Normally the reasonableness or unreasonableness of the risk created by a defendant’s conduct is a jury question, and a plaintiff is entitled to submit to the jury a question of whether the conduct of a defendant comports with that of a reasonable man under the circumstances, except in the most exceptional cases. DeWald v. State, 719 P.2d 643 (Wyo.1986); Brockett v. Prater, 675 P.2d 638 (Wyo.1984). For this reason we have repeatedly stated that summary judgment is not favored in negligence actions. Conway v. Guernsey Cable TV, 713 P.2d 786 (Wyo.1986); O’Donnell v. City of Casper, 696 P.2d 1278 (Wyo.1985). Under the facts of this case, reasonable minds could disagree as to whether a sixteen-foot deep public dumping pit with a two-foot high concrete barrier created an unreasonably dangerous condition, especially where it was apparently designed for the public to back their vehicles to the wall so they could throw trash into the pit. The foreseeability of members of the public actually standing on the wall to throw garbage into the pit similarly presents a jury question. The district court, to the extent it so decided, and now this Court have usurped the jury’s function by deciding these factual questions as matters of law.

In deciding this case in the manner in which it does, the majority thereby avoids the necessity of considering the actual bases upon which the district court granted summary judgment and the actual issues presented by the parties to this appeal. *751We have said, of course, that this Court may decide a case upon any legal ground appearing in the record. Ldtzenberger v. Merge, 698 P.2d 1152 (Wyo.1985); Hurst v. State, 698 P.2d 1130 (Wyo.1985). In the instant case, however, had the majority not ill-advisedly decided the jury question regarding appellees’ negligence, it would have been forced to address the issues of governmental immunity for the Waste Disposal District and application of the known and obvious danger rule with respect to the liability of both appellees. It was upon those grounds that the district court granted summary judgment and upon which the parties directed their arguments to this Court.

The district court determined that the Waste Disposal District was entitled to the general grant of governmental immunity provided by Wyo.Stat. § l-39-104(a) (1977) of the Wyoming Governmental Claims Act and that appellant failed to produce any evidence which would bring the Waste Disposal District within any of the exceptions contained in that Act. Although the district court may have been correct in this determination, complex questions are presented with respect to the relationship between the Waste Disposal District and JFC, the potential direct or vicarious liability of the Waste Disposal District, and the effect of Wyo.Stat. § 1-39-108 (1977) and Wyo.Stat. § 1-39-111 (1977) (repealed in 1986). The comprehensive inquiry required to assess the district court’s resolution of those questions will not be here undertaken as a search for a legitimate basis to affirm with respect to the Waste Disposal District.

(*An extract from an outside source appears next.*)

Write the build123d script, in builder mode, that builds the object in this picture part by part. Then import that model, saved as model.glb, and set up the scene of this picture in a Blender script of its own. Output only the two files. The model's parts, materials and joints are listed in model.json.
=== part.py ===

The district court further determined, however, that the dangers inherent in the facility were known and obvious to appellant, and therefore liability for both the Waste Disposal District and JFC was precluded by the obvious danger rule; i.e., the obvious danger rule operated as a complete bar to recovery. This rationale of the district court, which is also urged as an additional basis for affirmance by the concurring opinion of Justice Rooney (Retired), is clearly contrary to our recent decisions on this issue.

In O’Donnell, 696 P.2d 1278, we held that those situations in which the obvious danger rule operated to negate a duty on behalf of a defendant property owner or occupier were narrowly limited to dangers presented by naturally existing conditions and that otherwise the obviousness of the danger becomes a factor in apportioning negligence between a plaintiff and a defendant under our comparative negligence statute. In Jones v. Chevron U.S.A., Inc., 718 P.2d 890, 898 (Wyo.1986), we reaffirmed our holding in O’Donnell, stating that:

[T]he obvious-danger rule does not apply when a dangerous condition is created by the owner or his servants. * * * Even if the danger was perfectly obvious to [the plaintiff], it is the function of the jury, under the comparative negligence statute, to compare his negligence with that of [the defendant].

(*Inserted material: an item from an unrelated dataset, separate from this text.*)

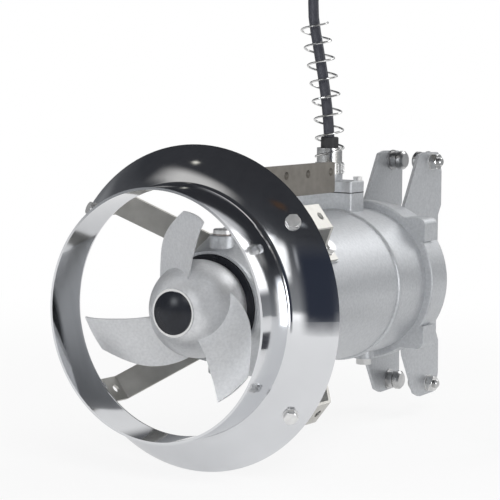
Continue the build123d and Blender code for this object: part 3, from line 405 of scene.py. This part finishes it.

See also Note, Assumption of Risk and the Obvious Danger Rule. Primary or Secondary Assumption of Risk?, XVIII Land & Water L.Rev. 373 (1983); and Note, The Obvious Danger Rule — A Qualified Adoption of Secondary Assumption of Risk Analysis, XXI Land & Water L.Rev. 251 (1986). The reliance by the district court upon the obvious danger rule as an absolute defense was erroneous, and, although the majority opinion implies as much, it should explicitly say so. The summary judgment in this case cannot be affirmed premised alternatively on the obvious danger rule as a complete bar to recovery.

I would reverse the summary judgment and remand the case for trial.